Nas “sinagogas pós-modernas” (redes
sociais) temos a oportunidade de proferir palavras que ampliam a vida, elevam o
outro, abrem horizontes de sentido...; elas também se revelam como o espaço
onde escutar palavras oriundas de um coração e uma mente diferentes, que
despertam mudanças, a busca do novo... Infelizmente, como nos tempos de Jesus,
também este ambiente tem sido o local da expressão de palavras ásperas de
julgamento e de indiferença, carregadas de preconceito e intolerância. Ali
encontramos a soberba disfarçada de verdade, o conservadorismo farisaico que
cria distâncias, o medo camuflado de firmeza, as inseguranças alimentando
divisões... Estas atitudes nunca deixam espaço para o novo, a renovação
torna-se impossível e a inovação se extingue... Nesses ambientes disfarçados de
ortodoxia, fundamentalismo, moralismo, legalismo... nem o Espírito tem espaço
para atuar e inspirar “palavras de vida”.

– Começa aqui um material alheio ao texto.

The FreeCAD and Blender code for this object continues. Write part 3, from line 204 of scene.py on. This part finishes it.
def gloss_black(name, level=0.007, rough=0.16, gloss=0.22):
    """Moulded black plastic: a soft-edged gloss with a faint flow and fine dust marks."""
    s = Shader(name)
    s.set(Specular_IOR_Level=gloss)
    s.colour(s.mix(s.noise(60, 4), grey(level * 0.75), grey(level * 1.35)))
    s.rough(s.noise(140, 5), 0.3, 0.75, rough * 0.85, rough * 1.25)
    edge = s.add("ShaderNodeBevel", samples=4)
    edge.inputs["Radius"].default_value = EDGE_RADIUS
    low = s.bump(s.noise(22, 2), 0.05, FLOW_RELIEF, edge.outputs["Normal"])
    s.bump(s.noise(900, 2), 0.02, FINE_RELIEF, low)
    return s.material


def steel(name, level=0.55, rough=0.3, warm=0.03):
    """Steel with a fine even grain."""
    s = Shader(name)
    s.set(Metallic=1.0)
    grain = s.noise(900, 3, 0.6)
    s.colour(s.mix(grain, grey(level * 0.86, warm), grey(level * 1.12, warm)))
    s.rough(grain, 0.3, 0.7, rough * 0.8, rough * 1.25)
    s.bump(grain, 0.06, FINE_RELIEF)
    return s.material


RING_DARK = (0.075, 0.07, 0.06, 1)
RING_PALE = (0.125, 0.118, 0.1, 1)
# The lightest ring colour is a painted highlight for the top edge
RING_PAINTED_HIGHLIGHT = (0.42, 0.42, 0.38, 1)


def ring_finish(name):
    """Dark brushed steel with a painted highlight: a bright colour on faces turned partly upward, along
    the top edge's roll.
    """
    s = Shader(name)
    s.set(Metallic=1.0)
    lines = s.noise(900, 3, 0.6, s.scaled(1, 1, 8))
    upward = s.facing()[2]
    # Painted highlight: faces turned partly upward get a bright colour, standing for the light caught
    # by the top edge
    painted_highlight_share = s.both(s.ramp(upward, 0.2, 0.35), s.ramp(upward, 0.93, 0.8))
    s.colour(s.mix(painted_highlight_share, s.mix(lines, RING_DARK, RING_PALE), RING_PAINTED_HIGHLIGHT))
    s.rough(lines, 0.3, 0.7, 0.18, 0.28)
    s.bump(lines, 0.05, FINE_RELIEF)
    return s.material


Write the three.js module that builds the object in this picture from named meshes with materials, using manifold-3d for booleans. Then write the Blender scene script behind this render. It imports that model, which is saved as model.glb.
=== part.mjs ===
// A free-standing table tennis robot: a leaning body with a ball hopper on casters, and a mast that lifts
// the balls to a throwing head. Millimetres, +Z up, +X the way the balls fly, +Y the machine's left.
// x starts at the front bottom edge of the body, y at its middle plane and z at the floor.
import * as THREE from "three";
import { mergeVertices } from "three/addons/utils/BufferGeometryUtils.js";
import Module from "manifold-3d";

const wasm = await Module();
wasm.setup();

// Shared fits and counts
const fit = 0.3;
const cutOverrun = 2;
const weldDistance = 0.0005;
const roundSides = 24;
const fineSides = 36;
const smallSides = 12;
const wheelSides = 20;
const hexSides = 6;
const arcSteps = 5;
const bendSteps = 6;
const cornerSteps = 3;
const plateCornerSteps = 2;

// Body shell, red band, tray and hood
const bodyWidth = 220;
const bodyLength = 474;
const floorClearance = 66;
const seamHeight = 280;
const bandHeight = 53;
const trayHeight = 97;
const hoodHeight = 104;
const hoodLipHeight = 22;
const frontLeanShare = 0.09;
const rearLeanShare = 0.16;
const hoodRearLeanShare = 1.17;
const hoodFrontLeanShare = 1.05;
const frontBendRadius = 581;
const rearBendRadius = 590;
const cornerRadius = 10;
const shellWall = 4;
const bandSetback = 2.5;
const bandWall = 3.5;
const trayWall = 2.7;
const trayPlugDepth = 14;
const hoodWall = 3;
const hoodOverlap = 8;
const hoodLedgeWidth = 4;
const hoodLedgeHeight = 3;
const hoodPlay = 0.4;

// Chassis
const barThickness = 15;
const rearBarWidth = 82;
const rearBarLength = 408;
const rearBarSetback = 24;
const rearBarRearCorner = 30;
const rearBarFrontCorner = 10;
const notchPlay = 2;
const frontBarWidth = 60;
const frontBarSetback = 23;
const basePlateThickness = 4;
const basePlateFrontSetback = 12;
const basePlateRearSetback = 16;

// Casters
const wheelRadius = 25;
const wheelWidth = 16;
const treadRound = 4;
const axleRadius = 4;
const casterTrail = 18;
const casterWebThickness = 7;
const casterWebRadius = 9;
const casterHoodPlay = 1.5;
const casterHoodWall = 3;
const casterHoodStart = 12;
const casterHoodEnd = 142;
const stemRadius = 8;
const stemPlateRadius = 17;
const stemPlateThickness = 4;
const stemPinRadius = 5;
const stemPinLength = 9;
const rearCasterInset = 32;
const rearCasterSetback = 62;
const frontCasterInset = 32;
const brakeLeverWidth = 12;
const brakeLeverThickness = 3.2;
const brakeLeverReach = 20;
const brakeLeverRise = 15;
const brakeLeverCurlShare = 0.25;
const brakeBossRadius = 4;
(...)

Jesus foi “deletado de sua
comunidade” porque ousou pensar de maneira diferente; o seu anúncio e as suas
opções rompiam com esquemas mentais arcaicos e petrificados.
Por isso, dentro de nossas
sinagogas atuais, é preciso alimentar mais sobriedade frente à “falação”
vazia”; mais sinceridade frente à mentira; mais acolhimento frente à
indiferença...
Talvez
o silêncio pode ser algo novo quando não se tem uma palavra diferente que
dizer. Mas é certo que se cheguemos a dizer algo novo, algo nosso, há uma terra
sedenta que espera ansiosa essa chuva.
Texto bíblico: Lc 4,21-30
Na oração:
Diante
das palavras que brotam de minha
sinagoga interior, perguntar-me:
- Quantos se sentem tocados pelas minhas palavras?
Quantos daqueles que as escutam se sentem anima-dos, vibrantes, curados... Até
onde falo daquilo que vivo? Minhas palavras despertam o coração das pessoas?
- Ou, pelo contrário, quantos daqueles que me escutam se
sentem entendiados e cansados diante de meu pala-vreado crônico, de minhas
críticas ácidas, de meus julgamentos preconceituosos?